■ Task statement:
Quote the material below exactly as written, from the first line to the line that holds "from FreeCAD import", endpoints included.

## start Information shown

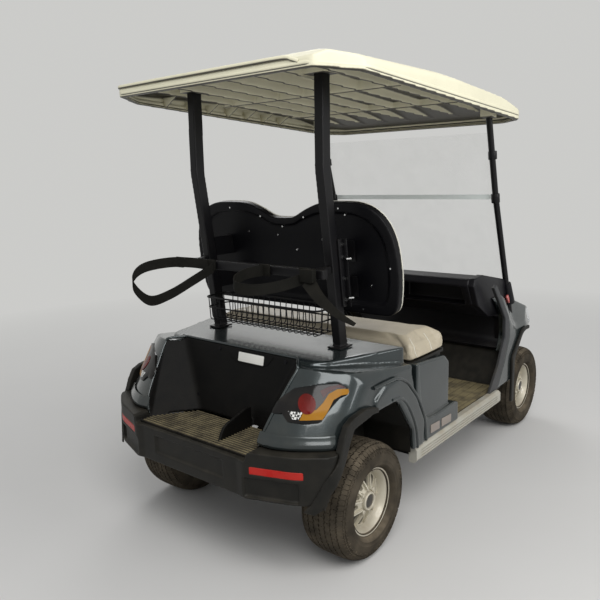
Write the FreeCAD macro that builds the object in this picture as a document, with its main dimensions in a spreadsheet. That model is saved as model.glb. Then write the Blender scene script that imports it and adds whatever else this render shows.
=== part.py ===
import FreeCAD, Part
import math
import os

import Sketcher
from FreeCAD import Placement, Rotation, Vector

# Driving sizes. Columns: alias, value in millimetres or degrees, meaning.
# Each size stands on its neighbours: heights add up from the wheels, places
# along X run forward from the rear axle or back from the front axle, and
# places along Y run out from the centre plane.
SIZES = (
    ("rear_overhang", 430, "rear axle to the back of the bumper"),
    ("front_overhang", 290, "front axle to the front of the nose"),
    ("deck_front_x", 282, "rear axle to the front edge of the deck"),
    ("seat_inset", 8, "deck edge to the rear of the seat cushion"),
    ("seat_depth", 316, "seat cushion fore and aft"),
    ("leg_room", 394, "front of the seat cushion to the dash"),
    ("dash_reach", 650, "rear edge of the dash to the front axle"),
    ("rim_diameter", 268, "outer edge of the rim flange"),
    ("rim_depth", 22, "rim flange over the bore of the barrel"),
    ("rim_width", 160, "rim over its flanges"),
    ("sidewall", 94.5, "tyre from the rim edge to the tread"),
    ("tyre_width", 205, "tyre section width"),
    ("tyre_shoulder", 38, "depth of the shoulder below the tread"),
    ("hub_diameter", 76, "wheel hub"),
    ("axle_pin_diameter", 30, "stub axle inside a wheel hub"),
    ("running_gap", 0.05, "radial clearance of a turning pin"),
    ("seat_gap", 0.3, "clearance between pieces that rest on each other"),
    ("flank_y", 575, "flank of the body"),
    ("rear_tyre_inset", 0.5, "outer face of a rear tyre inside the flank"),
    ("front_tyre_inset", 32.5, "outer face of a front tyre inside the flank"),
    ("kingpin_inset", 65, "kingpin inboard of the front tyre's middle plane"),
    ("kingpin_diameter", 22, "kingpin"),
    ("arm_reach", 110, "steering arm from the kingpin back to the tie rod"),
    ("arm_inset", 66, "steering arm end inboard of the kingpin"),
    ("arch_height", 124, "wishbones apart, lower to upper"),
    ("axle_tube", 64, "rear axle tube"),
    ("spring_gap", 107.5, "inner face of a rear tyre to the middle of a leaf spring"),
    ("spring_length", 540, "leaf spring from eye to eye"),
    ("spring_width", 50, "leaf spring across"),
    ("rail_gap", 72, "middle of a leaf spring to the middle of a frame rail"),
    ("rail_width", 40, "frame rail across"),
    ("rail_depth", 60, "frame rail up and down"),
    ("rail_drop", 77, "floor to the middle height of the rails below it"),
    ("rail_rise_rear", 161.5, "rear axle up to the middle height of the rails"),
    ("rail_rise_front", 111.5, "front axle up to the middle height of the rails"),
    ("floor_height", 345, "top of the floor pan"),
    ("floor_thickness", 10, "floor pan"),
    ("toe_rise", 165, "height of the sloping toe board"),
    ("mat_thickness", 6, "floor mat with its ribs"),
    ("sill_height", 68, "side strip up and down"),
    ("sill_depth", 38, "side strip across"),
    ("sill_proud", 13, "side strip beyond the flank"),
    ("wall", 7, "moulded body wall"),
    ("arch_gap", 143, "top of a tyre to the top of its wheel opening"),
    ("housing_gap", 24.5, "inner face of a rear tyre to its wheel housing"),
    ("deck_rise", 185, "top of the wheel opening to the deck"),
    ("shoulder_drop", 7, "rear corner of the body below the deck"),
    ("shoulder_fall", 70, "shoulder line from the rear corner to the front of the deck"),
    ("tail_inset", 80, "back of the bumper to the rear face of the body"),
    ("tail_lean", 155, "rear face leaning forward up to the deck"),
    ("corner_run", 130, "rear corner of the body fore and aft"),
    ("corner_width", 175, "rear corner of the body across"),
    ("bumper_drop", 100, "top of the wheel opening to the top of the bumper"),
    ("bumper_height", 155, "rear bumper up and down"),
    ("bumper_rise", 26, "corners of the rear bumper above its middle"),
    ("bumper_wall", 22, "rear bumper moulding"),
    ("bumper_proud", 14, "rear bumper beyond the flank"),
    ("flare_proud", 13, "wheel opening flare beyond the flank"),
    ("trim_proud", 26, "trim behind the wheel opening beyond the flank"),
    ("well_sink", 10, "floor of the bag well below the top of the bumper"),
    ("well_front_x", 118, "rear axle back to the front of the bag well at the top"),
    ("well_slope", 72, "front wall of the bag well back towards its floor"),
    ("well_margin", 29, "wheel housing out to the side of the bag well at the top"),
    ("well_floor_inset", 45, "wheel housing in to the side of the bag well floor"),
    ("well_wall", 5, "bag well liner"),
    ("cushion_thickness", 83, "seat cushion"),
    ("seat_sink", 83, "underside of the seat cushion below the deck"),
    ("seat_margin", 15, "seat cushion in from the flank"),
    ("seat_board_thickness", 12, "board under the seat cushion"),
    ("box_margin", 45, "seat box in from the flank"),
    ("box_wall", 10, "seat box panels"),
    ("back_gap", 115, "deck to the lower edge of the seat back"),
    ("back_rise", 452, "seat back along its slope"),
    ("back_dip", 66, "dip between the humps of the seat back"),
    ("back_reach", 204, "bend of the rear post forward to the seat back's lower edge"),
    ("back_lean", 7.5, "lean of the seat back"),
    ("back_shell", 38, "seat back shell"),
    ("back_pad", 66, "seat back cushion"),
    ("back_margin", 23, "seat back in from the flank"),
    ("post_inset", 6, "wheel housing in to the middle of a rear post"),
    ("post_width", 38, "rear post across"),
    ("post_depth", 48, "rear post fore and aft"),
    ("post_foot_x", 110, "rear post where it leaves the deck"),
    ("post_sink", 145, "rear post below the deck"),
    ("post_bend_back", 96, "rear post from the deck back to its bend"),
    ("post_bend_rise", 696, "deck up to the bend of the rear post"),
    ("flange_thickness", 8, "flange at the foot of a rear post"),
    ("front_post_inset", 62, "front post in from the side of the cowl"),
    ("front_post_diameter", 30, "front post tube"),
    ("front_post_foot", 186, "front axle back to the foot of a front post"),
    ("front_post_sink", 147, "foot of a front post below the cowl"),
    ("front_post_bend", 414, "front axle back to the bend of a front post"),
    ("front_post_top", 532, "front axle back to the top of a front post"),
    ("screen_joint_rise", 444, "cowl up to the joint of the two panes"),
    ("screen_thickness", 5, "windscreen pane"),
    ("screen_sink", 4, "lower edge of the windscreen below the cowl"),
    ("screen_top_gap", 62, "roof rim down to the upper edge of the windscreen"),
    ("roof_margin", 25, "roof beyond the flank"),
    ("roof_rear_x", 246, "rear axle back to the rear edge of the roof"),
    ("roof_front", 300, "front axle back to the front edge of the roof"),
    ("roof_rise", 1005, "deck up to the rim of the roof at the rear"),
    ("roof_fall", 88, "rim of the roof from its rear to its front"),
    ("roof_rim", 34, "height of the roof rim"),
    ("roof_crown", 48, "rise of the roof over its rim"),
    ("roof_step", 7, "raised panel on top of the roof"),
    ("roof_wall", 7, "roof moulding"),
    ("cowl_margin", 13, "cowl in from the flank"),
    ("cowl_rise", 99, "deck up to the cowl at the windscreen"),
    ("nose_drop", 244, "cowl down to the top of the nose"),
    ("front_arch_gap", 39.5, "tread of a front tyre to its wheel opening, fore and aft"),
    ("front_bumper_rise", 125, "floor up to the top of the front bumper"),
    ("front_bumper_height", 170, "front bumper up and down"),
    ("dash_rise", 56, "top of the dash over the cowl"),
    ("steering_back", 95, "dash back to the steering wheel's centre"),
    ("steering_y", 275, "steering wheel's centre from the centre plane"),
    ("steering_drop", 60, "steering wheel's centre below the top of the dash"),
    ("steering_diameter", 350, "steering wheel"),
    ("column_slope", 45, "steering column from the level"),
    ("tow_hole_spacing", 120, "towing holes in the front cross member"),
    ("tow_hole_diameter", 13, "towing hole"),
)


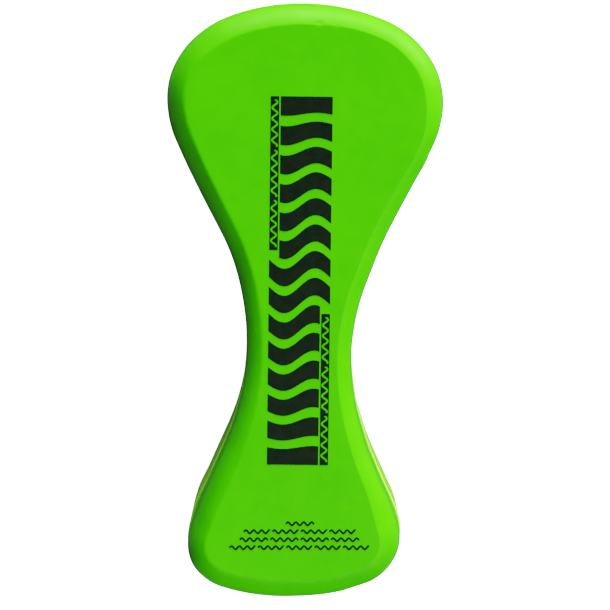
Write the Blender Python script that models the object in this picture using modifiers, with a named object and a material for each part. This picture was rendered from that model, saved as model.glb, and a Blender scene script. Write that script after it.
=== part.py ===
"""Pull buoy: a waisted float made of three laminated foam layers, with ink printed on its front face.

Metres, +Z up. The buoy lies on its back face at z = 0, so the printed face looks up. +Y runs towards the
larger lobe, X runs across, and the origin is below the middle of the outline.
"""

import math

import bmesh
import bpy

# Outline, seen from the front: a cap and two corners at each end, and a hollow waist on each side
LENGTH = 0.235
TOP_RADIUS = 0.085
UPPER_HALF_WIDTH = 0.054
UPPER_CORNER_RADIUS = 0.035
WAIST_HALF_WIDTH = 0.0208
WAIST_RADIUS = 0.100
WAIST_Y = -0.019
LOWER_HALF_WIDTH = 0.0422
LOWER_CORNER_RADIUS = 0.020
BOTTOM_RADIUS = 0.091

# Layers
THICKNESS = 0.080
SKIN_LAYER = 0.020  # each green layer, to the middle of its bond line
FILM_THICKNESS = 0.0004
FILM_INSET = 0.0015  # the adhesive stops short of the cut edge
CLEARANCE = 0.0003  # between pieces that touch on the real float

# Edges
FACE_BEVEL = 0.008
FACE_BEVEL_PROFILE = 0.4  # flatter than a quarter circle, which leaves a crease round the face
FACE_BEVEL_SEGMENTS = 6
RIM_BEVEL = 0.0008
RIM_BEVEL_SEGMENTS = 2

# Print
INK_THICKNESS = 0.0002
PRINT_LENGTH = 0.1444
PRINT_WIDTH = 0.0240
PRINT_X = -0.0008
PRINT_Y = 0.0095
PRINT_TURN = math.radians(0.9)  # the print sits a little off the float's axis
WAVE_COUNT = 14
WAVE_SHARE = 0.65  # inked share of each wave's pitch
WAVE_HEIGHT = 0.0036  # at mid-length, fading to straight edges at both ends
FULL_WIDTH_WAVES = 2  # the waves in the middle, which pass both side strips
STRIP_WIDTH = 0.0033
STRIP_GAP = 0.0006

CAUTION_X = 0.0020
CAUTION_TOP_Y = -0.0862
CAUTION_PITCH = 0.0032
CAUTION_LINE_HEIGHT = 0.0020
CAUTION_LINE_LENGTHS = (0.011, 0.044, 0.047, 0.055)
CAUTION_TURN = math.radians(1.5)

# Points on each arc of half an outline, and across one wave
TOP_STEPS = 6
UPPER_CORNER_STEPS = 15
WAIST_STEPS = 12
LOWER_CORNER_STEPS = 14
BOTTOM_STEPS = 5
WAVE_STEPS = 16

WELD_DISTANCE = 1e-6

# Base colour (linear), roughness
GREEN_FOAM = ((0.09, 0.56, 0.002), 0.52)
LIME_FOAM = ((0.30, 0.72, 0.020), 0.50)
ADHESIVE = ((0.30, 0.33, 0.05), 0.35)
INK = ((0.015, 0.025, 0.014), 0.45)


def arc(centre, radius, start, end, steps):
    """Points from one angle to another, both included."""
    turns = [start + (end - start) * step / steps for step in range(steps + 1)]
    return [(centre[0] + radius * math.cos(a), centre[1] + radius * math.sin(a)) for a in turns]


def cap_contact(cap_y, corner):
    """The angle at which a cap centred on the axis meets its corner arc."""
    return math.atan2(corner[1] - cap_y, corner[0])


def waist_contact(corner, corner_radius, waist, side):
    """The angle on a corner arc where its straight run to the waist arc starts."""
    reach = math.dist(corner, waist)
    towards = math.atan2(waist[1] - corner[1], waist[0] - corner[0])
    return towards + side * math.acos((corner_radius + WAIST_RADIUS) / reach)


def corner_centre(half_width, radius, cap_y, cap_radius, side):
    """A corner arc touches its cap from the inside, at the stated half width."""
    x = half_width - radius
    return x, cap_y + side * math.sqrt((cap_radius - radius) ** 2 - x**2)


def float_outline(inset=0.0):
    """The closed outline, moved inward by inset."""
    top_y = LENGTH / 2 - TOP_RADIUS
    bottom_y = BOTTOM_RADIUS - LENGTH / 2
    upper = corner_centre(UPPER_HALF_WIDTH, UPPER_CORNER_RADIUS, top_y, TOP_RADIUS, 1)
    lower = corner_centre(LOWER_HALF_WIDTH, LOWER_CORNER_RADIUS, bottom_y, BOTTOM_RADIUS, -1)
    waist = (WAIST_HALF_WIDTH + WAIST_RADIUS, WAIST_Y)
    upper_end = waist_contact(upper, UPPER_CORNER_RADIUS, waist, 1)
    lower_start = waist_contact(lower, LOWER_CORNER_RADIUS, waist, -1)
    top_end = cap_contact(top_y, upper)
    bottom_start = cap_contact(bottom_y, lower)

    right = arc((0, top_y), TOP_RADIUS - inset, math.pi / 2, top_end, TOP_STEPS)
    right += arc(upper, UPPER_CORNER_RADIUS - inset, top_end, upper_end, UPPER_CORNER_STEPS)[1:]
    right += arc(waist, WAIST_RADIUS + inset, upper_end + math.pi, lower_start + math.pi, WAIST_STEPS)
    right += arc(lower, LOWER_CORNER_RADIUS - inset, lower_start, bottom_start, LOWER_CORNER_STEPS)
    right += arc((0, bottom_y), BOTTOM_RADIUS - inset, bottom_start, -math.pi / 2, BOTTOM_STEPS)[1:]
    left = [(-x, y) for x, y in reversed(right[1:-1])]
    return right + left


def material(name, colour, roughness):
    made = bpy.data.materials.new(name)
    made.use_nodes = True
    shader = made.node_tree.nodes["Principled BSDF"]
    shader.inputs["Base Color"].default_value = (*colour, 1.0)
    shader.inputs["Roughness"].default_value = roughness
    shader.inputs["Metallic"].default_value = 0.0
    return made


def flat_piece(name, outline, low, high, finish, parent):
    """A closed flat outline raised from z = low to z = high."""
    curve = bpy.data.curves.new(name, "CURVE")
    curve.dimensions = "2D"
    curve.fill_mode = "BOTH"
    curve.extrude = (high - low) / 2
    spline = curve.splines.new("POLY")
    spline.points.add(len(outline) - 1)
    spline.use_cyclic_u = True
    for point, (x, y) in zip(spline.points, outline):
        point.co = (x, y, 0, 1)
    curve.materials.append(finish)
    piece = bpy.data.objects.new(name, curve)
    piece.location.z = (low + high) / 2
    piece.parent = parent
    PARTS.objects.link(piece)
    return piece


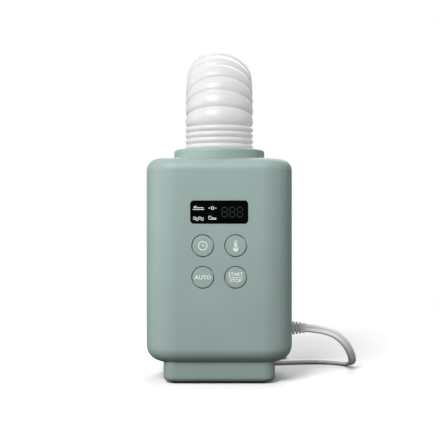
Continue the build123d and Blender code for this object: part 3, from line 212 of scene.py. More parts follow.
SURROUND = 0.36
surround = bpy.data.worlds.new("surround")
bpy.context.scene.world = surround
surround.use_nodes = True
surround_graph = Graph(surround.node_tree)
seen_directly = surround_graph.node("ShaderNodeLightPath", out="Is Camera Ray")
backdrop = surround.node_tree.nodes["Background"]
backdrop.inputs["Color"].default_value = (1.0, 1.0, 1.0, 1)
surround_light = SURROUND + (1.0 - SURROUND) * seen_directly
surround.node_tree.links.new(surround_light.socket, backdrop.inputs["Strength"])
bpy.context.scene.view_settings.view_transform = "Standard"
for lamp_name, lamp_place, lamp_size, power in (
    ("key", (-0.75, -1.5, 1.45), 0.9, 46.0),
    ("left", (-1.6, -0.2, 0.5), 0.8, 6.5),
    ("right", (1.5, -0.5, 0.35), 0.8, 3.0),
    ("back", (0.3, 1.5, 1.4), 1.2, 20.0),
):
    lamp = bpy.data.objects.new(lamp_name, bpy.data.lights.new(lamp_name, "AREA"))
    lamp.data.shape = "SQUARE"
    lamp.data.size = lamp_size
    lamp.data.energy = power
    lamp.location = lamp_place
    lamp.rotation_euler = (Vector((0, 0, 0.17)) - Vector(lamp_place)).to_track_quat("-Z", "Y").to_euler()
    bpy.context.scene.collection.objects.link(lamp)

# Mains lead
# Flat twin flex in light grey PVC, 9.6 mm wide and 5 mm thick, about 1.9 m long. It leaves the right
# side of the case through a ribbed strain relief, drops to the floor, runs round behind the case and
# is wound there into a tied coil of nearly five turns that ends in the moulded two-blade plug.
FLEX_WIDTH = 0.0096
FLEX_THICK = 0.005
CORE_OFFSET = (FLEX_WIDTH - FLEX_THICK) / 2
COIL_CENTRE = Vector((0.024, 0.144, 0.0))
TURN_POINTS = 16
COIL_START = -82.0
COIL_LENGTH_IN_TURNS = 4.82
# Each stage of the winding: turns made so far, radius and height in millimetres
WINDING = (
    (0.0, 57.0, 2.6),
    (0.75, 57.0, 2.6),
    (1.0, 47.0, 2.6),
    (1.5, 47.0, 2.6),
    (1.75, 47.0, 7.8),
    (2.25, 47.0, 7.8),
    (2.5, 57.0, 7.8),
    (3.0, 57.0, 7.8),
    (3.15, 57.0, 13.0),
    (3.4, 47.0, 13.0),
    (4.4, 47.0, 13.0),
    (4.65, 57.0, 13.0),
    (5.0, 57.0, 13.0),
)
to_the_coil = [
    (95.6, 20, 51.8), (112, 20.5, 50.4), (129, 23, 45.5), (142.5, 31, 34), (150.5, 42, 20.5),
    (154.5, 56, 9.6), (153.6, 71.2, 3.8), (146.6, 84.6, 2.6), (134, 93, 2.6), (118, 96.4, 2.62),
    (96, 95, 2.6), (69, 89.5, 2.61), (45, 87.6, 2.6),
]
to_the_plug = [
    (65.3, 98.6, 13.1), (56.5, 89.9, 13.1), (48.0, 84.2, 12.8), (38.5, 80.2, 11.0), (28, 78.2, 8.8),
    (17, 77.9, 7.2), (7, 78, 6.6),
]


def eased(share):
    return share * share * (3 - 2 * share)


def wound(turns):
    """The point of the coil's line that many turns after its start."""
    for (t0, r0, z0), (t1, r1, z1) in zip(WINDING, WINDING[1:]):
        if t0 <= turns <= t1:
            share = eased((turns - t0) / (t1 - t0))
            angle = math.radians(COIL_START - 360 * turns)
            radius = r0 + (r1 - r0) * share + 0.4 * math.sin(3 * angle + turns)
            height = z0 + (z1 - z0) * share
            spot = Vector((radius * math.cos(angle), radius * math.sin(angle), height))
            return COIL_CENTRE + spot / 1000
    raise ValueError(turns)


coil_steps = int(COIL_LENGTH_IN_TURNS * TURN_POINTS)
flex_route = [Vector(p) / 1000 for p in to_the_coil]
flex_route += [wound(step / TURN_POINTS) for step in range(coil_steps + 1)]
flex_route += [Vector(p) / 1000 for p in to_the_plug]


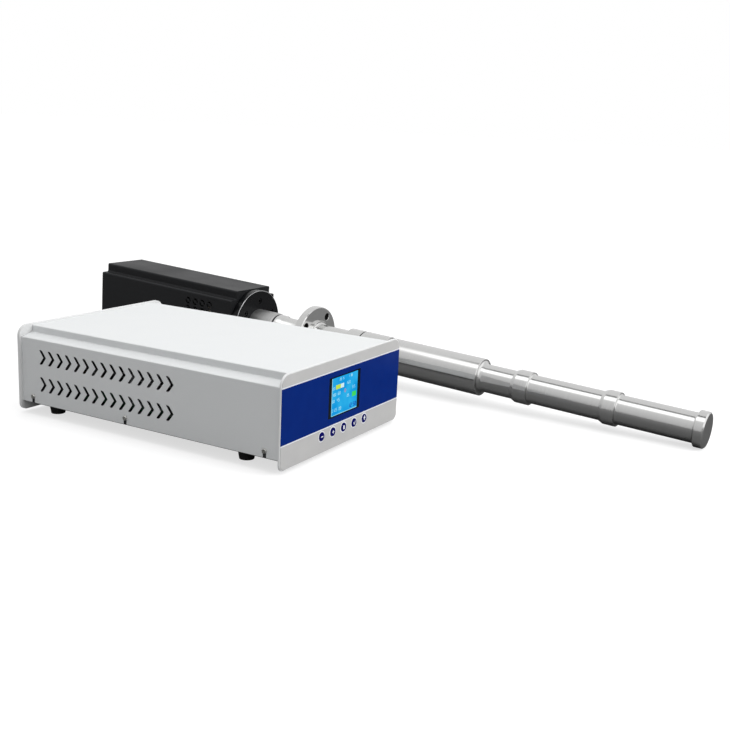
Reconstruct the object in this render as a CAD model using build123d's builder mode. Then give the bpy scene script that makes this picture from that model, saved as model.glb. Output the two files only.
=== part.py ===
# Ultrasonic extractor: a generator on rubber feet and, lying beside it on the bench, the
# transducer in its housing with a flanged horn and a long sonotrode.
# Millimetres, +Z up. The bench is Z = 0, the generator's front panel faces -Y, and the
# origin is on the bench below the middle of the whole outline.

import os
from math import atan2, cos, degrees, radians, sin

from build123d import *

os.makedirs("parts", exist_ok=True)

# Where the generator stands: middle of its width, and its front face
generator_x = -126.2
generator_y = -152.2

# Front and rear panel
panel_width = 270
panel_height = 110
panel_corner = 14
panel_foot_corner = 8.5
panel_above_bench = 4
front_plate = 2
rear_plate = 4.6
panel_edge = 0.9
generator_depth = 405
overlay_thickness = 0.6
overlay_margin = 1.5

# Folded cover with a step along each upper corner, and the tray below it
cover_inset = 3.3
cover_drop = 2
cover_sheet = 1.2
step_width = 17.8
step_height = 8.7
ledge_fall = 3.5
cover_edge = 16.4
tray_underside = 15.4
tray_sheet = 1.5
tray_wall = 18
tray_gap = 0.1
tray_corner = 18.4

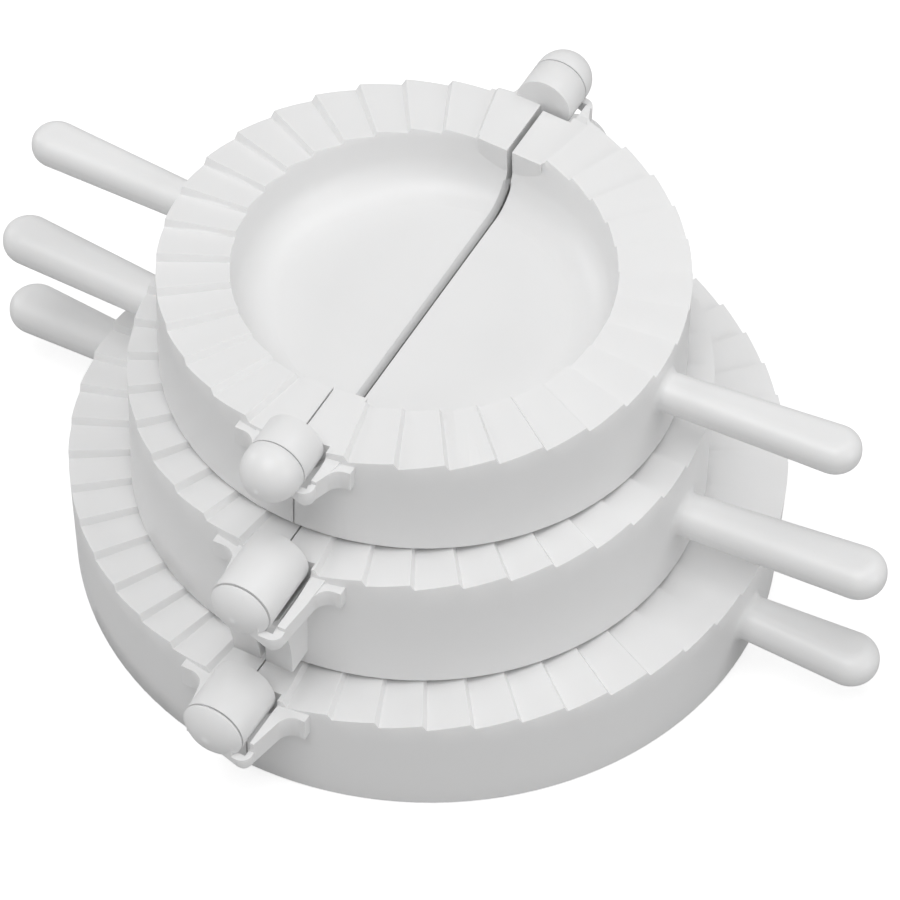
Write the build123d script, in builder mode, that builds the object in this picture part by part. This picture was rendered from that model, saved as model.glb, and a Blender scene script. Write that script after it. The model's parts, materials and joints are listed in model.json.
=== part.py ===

## end Information shown

■ Response for this exercise:
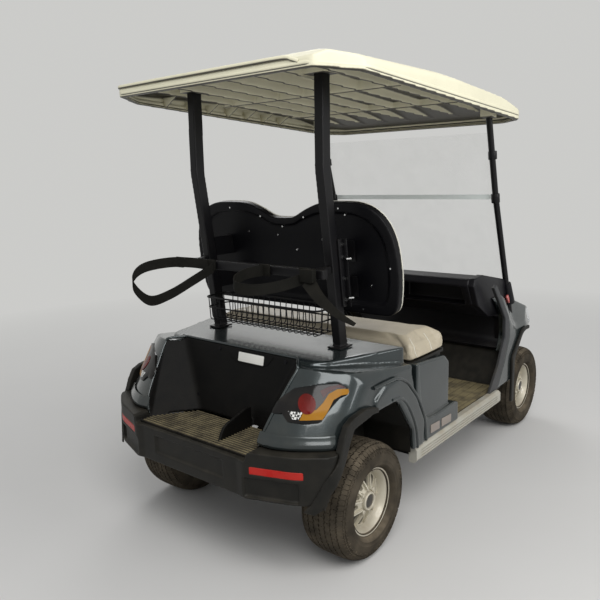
Write the FreeCAD macro that builds the object in this picture as a document, with its main dimensions in a spreadsheet. That model is saved as model.glb. Then write the Blender scene script that imports it and adds whatever else this render shows.
=== part.py ===
import FreeCAD, Part
import math
import os

import Sketcher
from FreeCAD import Placement, Rotation, Vector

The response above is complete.